I haven't had this panic since I disabled TRIM
How did you disable trim? Tried your command but at reboot nvme trim is still enabled. Maybe this command is only for sata3 ssd?
@Mateo1234454545
ThirdPartyDrives
kernel patch is set to False
sudo trimforce disable
SetApfsTrimTimeout
to 999
which is the minimal timeoutI ended up having to do a fresh Big Sur install and restore my install from Time Machine
That all went great and I'm back up and running with no freezes again and I've used @1alessandro1 tips/settings above in hopes that might cure it long term.
I don't think I will really know for a month or so, as that's how long the freezing issue took to reappear after the last time I did all this.
I'll report back in hopes of helping anyone else down the line.
Thank you all
Let me start with the fact that this is not a bug in NVMeFix or Whatevergreen but this seems like the best place to document the issue.
I have an Intel 9600K/H370 system that experiences kernel panics in IONVMeController that manifests as a generic timeout:
I have tried to debug this timeout, which always happens at random times but there is a commonality - it only happens when using the IGP and the display is sleeping.
The IGP going into a low-power mode seems to disrupt power to the NVMe, causing it to crash/reset, and thus causing the timeout. The NVMe keeps smart statistics on power offs, and I have recorded this anomaly:
I have not been able to figure out exactly how the IGP is causing the NVMe to lose power, but I suspect it may be related to this issue (RC6)

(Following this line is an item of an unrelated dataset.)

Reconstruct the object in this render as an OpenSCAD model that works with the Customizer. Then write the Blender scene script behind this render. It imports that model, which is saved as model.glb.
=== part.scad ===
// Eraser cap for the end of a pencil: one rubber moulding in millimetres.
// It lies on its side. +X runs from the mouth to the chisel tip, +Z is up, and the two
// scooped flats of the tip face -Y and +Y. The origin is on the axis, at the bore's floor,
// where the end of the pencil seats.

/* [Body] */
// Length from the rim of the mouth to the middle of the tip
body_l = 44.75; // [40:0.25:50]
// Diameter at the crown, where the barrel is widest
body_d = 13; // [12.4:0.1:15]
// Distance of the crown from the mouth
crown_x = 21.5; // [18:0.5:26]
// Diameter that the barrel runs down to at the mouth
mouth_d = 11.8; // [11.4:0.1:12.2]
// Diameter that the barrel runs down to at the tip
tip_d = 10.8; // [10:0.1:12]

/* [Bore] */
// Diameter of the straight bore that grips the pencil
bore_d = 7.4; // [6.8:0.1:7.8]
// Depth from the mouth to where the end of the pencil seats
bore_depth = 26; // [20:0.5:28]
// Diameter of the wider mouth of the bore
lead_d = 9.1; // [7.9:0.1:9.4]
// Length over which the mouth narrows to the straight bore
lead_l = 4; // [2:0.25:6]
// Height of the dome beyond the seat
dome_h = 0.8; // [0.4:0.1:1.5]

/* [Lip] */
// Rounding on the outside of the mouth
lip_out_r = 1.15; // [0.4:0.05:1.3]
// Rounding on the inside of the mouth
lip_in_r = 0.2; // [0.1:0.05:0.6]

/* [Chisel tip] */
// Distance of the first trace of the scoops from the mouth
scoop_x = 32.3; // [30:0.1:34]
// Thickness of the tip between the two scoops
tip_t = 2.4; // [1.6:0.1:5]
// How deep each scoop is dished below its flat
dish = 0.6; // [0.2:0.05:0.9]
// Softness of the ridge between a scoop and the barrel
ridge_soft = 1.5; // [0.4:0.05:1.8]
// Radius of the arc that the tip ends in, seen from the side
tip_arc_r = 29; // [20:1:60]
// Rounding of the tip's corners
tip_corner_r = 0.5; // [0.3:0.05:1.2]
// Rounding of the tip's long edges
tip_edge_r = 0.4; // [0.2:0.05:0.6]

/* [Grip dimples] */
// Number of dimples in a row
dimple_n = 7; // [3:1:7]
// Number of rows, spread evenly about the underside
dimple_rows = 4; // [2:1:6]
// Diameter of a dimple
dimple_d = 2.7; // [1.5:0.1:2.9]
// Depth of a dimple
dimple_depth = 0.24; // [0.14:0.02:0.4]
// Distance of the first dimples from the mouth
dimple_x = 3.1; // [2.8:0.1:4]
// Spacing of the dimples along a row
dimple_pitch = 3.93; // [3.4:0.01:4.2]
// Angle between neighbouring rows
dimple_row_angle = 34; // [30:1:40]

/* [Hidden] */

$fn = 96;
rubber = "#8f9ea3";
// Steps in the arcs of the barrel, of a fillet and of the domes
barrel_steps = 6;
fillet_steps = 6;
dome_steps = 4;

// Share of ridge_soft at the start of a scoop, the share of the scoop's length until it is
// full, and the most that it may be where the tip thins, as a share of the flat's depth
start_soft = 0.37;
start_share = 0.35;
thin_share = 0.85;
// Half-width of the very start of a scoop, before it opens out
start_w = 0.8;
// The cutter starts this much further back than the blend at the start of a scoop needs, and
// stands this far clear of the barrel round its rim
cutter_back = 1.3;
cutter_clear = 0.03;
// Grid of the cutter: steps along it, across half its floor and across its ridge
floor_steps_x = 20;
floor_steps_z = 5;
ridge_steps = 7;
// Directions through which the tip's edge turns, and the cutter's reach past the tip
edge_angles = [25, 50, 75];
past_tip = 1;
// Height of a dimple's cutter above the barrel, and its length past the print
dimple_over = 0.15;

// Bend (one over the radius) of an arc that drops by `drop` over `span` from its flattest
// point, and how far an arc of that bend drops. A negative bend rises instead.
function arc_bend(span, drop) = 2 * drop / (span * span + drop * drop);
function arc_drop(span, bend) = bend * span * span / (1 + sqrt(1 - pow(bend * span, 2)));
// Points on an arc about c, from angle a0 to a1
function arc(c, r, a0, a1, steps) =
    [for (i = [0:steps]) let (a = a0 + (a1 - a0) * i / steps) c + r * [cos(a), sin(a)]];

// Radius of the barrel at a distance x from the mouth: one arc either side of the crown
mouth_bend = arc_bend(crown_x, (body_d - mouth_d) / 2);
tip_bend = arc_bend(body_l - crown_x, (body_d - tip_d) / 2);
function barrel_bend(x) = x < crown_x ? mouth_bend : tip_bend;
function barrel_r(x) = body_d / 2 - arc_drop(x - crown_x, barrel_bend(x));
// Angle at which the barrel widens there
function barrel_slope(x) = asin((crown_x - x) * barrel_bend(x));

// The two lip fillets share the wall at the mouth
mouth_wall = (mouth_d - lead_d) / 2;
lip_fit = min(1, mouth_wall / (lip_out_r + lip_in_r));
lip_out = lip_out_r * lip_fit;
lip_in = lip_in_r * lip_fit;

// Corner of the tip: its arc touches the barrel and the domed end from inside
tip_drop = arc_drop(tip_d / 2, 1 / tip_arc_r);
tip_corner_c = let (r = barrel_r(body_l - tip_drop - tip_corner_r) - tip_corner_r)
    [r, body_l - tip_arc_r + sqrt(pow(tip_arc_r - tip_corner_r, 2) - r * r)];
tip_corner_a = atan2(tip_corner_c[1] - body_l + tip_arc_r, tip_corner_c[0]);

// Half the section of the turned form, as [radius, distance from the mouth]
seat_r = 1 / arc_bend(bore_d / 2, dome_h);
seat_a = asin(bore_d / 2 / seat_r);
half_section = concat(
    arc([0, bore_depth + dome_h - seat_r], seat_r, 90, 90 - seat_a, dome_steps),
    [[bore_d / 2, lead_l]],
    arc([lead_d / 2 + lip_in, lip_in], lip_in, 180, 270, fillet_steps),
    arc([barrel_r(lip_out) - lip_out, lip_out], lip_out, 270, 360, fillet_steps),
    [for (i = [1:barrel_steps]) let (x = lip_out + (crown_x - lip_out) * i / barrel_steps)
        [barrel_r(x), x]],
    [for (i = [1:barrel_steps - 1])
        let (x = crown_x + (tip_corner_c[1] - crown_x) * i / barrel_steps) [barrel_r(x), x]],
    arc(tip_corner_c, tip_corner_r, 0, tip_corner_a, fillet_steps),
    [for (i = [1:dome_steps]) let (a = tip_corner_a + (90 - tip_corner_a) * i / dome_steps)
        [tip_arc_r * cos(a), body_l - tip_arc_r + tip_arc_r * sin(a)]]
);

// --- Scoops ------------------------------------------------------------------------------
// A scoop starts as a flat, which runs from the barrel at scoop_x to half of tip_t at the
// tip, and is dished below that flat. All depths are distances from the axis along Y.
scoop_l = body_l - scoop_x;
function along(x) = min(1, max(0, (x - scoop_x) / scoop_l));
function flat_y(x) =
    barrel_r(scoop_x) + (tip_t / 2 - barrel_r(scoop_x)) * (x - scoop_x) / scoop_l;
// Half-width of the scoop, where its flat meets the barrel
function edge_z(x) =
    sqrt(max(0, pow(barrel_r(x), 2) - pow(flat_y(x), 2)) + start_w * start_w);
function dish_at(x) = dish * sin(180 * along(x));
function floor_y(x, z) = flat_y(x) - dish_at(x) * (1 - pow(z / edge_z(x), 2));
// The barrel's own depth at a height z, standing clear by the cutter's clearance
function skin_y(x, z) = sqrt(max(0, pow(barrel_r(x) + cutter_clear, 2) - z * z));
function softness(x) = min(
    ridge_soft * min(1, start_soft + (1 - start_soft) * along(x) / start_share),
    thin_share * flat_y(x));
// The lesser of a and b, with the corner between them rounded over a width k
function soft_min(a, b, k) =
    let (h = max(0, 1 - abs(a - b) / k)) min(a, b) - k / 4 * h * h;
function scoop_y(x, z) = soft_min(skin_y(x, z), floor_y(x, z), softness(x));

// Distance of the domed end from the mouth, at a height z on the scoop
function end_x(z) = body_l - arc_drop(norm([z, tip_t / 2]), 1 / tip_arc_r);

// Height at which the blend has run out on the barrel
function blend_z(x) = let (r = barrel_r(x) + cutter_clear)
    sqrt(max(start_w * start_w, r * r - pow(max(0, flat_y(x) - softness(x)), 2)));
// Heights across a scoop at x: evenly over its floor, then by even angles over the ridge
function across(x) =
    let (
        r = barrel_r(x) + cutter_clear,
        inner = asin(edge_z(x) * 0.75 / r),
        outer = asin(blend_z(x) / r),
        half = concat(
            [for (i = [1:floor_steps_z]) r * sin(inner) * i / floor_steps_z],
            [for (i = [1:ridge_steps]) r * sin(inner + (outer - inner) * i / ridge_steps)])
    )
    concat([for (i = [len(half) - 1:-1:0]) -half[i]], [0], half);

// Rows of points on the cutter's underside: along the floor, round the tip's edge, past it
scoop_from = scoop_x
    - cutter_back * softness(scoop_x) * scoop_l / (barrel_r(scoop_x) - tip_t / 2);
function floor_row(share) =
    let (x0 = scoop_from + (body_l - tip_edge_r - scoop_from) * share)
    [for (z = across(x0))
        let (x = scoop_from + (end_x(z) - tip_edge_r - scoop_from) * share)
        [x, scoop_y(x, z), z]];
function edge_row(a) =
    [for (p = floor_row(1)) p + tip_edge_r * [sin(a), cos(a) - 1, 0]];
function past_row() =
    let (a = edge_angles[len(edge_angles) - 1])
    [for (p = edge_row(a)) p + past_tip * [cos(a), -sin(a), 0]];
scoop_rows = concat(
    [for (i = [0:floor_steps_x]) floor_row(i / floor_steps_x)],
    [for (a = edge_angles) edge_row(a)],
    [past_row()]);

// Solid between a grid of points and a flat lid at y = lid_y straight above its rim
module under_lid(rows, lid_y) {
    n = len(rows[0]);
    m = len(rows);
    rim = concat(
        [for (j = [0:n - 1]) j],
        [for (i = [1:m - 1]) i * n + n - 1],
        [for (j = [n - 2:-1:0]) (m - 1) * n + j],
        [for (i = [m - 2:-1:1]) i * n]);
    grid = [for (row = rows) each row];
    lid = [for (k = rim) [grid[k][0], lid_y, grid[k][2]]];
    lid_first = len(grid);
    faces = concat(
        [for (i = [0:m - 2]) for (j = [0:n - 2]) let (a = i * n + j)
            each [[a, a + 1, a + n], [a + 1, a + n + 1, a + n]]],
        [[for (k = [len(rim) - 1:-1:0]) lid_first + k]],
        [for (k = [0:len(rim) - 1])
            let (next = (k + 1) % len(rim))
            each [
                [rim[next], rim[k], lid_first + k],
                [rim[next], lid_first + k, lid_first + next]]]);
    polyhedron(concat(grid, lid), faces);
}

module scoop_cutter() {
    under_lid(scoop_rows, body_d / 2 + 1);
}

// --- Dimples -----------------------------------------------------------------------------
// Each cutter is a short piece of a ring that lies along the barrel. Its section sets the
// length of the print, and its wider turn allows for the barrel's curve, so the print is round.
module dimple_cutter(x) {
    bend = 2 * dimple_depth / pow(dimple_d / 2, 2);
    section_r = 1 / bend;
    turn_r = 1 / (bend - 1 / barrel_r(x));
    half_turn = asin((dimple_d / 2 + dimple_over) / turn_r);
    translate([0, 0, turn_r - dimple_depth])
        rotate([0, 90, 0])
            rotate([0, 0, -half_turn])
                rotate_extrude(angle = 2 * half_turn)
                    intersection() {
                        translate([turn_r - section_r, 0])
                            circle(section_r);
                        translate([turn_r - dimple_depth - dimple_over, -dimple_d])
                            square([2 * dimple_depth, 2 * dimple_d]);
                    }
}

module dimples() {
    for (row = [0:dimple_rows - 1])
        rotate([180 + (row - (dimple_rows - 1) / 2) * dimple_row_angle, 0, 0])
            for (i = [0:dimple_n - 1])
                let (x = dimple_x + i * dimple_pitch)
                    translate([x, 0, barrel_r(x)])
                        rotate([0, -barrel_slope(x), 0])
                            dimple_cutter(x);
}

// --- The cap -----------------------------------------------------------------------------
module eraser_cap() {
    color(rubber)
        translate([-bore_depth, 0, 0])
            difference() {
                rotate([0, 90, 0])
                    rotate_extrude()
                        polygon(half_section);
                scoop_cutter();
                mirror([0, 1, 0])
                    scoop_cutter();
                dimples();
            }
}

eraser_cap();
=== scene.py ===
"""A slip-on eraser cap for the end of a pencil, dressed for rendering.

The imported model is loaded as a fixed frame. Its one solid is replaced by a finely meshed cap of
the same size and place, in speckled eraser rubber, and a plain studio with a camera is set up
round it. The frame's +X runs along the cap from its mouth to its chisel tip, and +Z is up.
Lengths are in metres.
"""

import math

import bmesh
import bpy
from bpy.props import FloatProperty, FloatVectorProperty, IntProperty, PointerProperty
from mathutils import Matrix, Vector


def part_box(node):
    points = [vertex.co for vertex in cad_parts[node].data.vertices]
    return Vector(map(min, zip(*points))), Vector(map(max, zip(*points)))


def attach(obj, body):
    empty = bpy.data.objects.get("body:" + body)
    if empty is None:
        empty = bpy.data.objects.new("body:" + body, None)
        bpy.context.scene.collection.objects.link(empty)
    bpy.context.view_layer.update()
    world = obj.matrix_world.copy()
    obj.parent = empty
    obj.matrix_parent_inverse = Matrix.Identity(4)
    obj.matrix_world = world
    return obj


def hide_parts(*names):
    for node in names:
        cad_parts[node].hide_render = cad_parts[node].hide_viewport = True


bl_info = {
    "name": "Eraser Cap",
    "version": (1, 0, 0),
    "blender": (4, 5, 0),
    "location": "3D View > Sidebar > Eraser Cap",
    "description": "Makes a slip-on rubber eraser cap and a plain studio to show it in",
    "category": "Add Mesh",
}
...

I modified the CFL FB kext with these changes, which seems to completely solve the KP issue:
<key>RenderStandby</key><integer>0</integer>
<key>SetRC6Voltage</key><integer>1</integer>
<key>SupportPSRwithExternalDisplay</key><integer>0</integer>
Have you guys seen issues relating to IGP power saving causing any similar problems? I'm thinking there might be a way to work around this in Whatevergreen or NVMeFix to avoid having to create a plist-only kext to change these settings.